26 Ocak 2014, Pazar
saat: 17:17


İçine adım attığım camianın en büyük bürolarının sahiplerinin, partnerlarının stajyer avukat "düşürmeye" çalışan çiğ insanlar olduğunu duymak bende gerçekten tuhaf bir yıkım yarattı. Çalışmaktan duş alamayan, ağzı kokan, tahakküm altında çok da iyi paralar kazanan, dilekçe yazmayan ve duruşmalara katılmayan merger and acquisition avukatlarının en revaçtaki kişiler olması. Onlardan biri olmak istemiyorum. Para kazanmak istiyorum ama bunu nasıl yapabileceğimi bilmiyorum. İleride büromu açmak istediğimden eminim. Ama müvekkilleri nerden bulacağım? Hiç kimseyi tanımıyorum ki ben.

Her sabah inanılmaz bir gelecek kaygısıyla uyanıyorum avukat olduğum günden beridir. Ben iş etiğinin olduğu, çalışanın appreciate edildiği, iyi para kazanılan bir iş dünyası hayal ediyorum. Şükür ki kendi bürom - her ne kadar ruhsatımı kutlama zerafetinde bulunmamış olsalar da - orta ölçekli, kimsenin stajyerin poposuna bakmadığı bir oluşum. Nisanda büyüdüğü vakit ne olur bilemiyorum.

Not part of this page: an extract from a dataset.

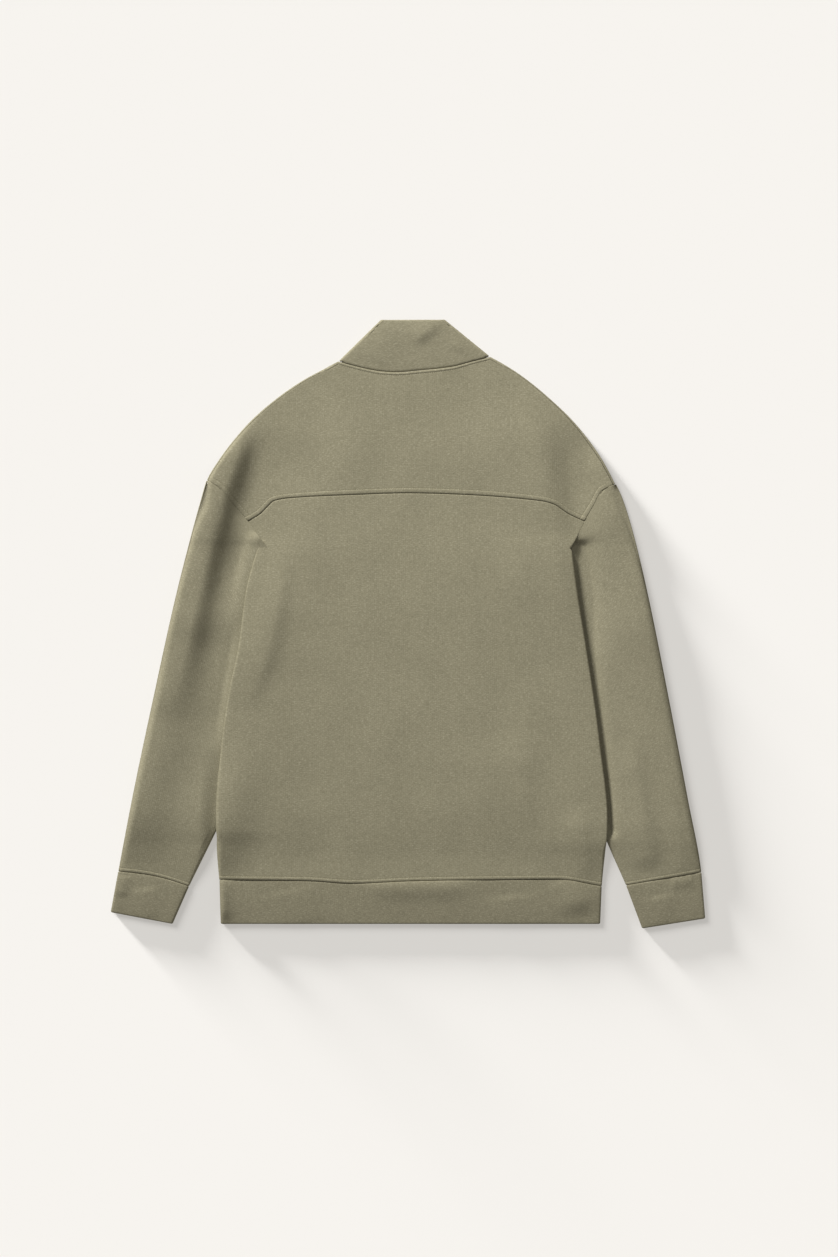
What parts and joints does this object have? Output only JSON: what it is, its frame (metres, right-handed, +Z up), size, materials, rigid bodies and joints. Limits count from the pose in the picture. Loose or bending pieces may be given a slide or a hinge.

Yani dışarıdan bakınca herkes harika görünüyor. Çok para kazanılıyorsa M&A yapabilirim. I am fit for it. Ama yapmak istemiyorum. Akşama doğru açlıktan (yemek yemeye fırsat olmadığından/ yoksa parasızlıktan asla değil) ağzı kokmuş hala önünde çalışacağı 7 saati daha olan avukatlardan olmak istemiyorum.

Sonsuza kadar bağlı avukat olmak da istemiyorum. Partner olmak da istemiyorum. Sonuçta yine tahakküm altındasın. Ben şimdiye kadar öğrendiklerime yeni tecrübeler ekleyerek kendi büromu kurmak istiyorum. O zaman güvenilir muhasebeci nerden bulacağım? Adli Yardım avukatlığı da yapsam mı? Bir anda trink para.

Ben çok da romantik biri sayılmam ama top sakallı ruhsat amcanın dediği gibi toplum önderi olmak istiyorum.